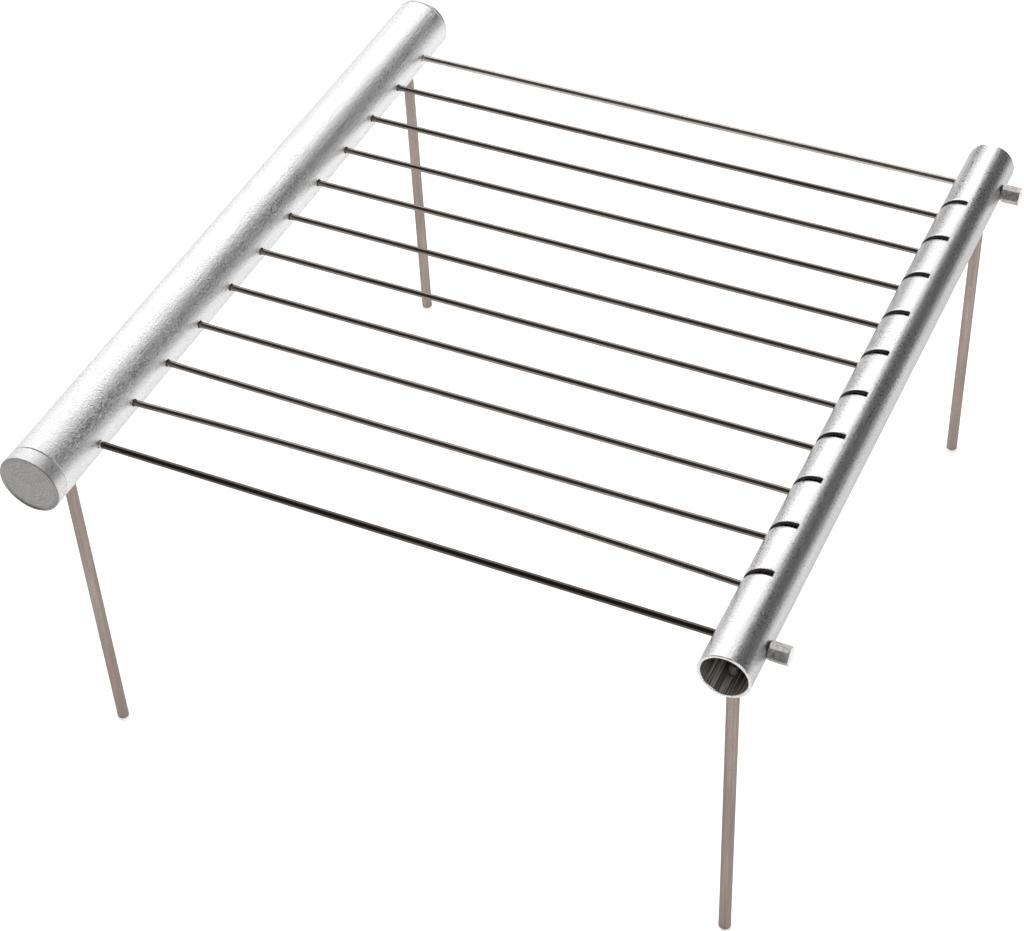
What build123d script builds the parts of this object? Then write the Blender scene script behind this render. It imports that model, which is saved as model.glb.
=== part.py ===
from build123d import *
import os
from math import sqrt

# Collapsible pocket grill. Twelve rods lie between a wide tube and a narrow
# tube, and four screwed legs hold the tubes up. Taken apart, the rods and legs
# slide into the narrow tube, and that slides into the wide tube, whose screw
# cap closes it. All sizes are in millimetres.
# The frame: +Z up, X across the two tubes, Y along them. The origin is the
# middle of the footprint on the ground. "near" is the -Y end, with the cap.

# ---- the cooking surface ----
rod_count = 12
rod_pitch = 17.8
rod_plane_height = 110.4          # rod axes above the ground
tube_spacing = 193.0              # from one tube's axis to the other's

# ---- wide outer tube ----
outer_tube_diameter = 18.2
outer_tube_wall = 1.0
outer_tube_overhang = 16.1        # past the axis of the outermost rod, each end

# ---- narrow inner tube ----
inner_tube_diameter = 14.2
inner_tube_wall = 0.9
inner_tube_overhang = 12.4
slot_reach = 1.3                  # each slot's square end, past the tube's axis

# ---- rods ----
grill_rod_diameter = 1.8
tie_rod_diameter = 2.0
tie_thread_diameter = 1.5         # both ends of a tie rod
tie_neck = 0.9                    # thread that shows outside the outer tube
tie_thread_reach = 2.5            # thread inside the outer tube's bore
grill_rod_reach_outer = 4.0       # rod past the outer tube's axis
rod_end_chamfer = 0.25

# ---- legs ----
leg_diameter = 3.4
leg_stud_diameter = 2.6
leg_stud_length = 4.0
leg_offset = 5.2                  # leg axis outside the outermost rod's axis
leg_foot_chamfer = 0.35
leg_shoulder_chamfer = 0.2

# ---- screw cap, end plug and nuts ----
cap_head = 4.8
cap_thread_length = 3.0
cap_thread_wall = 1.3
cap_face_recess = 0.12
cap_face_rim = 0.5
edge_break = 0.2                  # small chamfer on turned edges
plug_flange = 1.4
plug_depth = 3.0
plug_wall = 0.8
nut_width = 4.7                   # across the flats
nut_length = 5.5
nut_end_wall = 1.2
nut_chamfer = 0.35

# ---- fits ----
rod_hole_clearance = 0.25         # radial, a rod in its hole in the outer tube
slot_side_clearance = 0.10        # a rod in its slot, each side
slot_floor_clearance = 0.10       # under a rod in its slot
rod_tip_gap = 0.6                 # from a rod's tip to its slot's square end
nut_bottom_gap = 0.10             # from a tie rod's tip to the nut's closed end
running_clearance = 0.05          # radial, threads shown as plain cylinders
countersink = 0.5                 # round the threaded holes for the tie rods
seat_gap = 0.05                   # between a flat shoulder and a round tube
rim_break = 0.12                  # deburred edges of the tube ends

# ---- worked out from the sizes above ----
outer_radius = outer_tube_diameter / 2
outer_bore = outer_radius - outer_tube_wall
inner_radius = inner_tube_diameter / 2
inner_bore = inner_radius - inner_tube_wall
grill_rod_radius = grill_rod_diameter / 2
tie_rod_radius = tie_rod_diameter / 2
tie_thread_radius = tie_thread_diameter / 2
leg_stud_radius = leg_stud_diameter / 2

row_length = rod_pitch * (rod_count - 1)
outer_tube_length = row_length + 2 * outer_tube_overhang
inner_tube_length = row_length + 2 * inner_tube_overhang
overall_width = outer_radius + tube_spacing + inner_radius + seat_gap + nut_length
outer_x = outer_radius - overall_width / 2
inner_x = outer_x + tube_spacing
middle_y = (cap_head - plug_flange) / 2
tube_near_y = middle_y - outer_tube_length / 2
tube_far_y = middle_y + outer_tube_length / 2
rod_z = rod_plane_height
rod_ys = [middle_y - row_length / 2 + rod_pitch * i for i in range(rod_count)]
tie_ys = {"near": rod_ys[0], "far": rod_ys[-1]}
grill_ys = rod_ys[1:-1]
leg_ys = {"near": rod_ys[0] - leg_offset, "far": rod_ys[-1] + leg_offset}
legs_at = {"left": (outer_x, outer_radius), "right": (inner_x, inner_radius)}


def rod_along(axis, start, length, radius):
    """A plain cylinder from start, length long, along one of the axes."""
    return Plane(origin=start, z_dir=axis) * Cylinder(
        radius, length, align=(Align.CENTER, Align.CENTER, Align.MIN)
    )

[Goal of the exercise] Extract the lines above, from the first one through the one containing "tube_spacing = 193.0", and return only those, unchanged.

[Complete output]
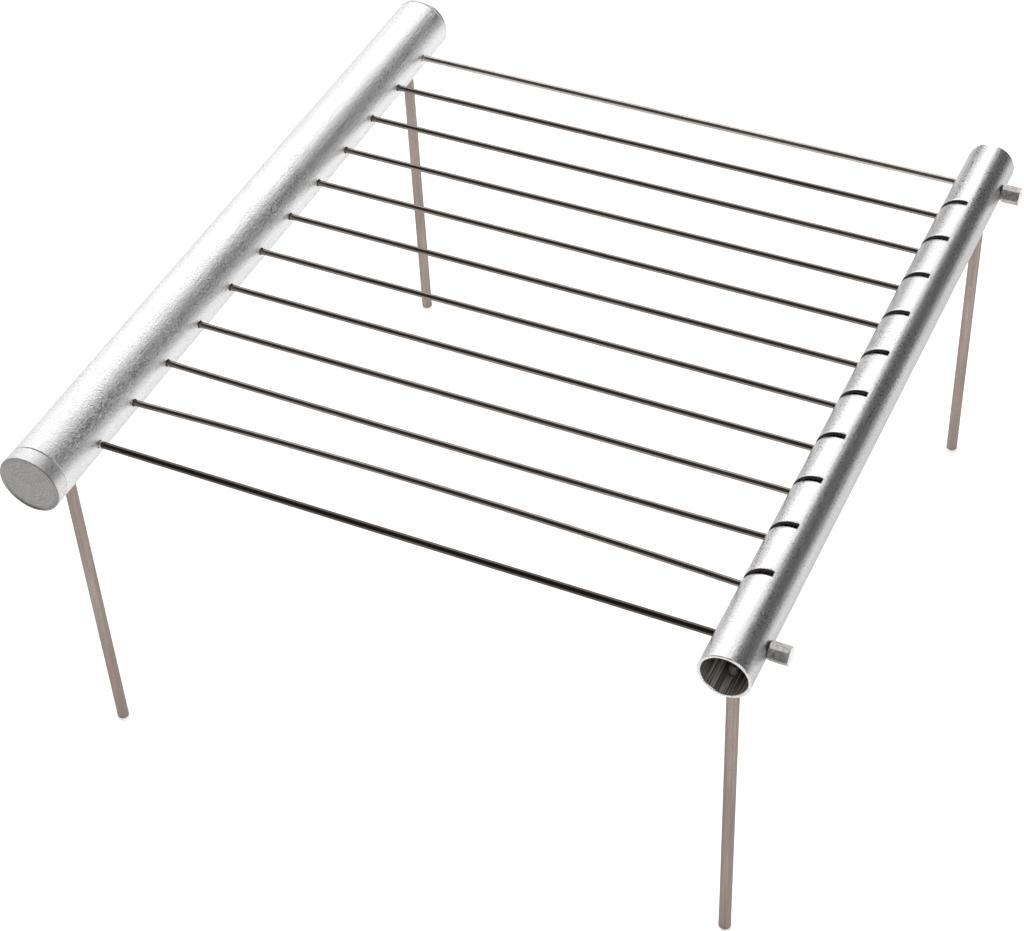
What build123d script builds the parts of this object? Then write the Blender scene script behind this render. It imports that model, which is saved as model.glb.
=== part.py ===
from build123d import *
import os
from math import sqrt

# Collapsible pocket grill. Twelve rods lie between a wide tube and a narrow
# tube, and four screwed legs hold the tubes up. Taken apart, the rods and legs
# slide into the narrow tube, and that slides into the wide tube, whose screw
# cap closes it. All sizes are in millimetres.
# The frame: +Z up, X across the two tubes, Y along them. The origin is the
# middle of the footprint on the ground. "near" is the -Y end, with the cap.

# ---- the cooking surface ----
rod_count = 12
rod_pitch = 17.8
rod_plane_height = 110.4          # rod axes above the ground
tube_spacing = 193.0              # from one tube's axis to the other's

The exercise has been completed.